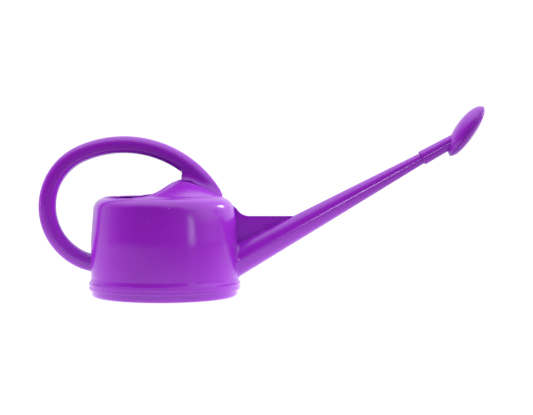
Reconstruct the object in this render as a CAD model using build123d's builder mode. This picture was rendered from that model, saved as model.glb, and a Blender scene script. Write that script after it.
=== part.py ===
"""Long-reach plastic watering can of about five litres, as seven separate mouldings.

Frame: the origin is the centre of the base's underside, +X runs towards the spout, +Z is up.
The can stands on the plane z = 0 and is symmetric about the plane y = 0.  Millimetres, degrees.
"""

import os
from math import asin, cos, degrees, pi, radians, sin, tan

from build123d import *

os.makedirs("parts", exist_ok=True)

# ---------------------------------------------------------------- driving dimensions
SKIN = 2.6  # wall thickness of the tank mouldings
LARGE = 400  # longer than anything it cuts

# Tank: a round drum, upright to WALL_KNEE_Z, then drawn in a little up to the shoulder
WELD_Z = 15.3  # where the tank's flange is welded to the base pan
FLANGE_R = 113.6
FLANGE_TOP_Z = 21.6
FLANGE_EDGE_R = 1
WALL_FOOT_R = 111.9  # the wall's foot spreads a little towards the flange
WALL_FOOT_Z = 22.6
WALL_FLARE_Z = 50
WALL_FLARE_R = 60  # radius of the bend where it starts to spread
WALL_R = 110.2
WALL_KNEE_Z = 84
WALL_TOP_R = 105.2
WALL_KNEE_R = 150  # radius of the gentle bend there
SHOULDER_R = 17
DECK_Z = 148
MOUTH_R = 89.5

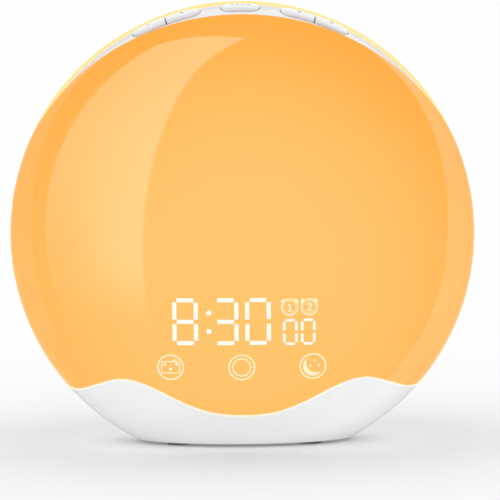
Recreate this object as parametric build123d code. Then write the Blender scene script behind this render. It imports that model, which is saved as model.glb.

● WORK TO BE COMPLETED
Write out, unaltered, the lines from the opening of the listing through the line that includes "seven separate mouldings.".

● ANSWER TO THE PROBLEM
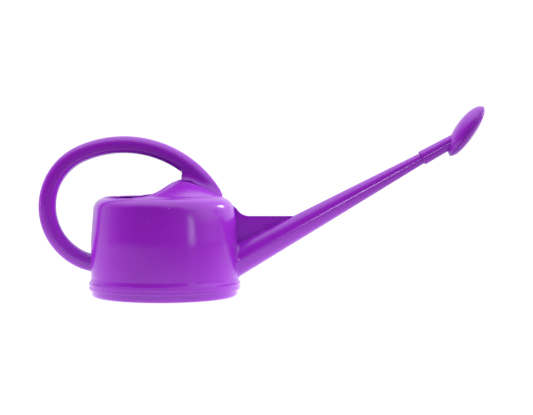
Reconstruct the object in this render as a CAD model using build123d's builder mode. This picture was rendered from that model, saved as model.glb, and a Blender scene script. Write that script after it.
=== part.py ===
"""Long-reach plastic watering can of about five litres, as seven separate mouldings.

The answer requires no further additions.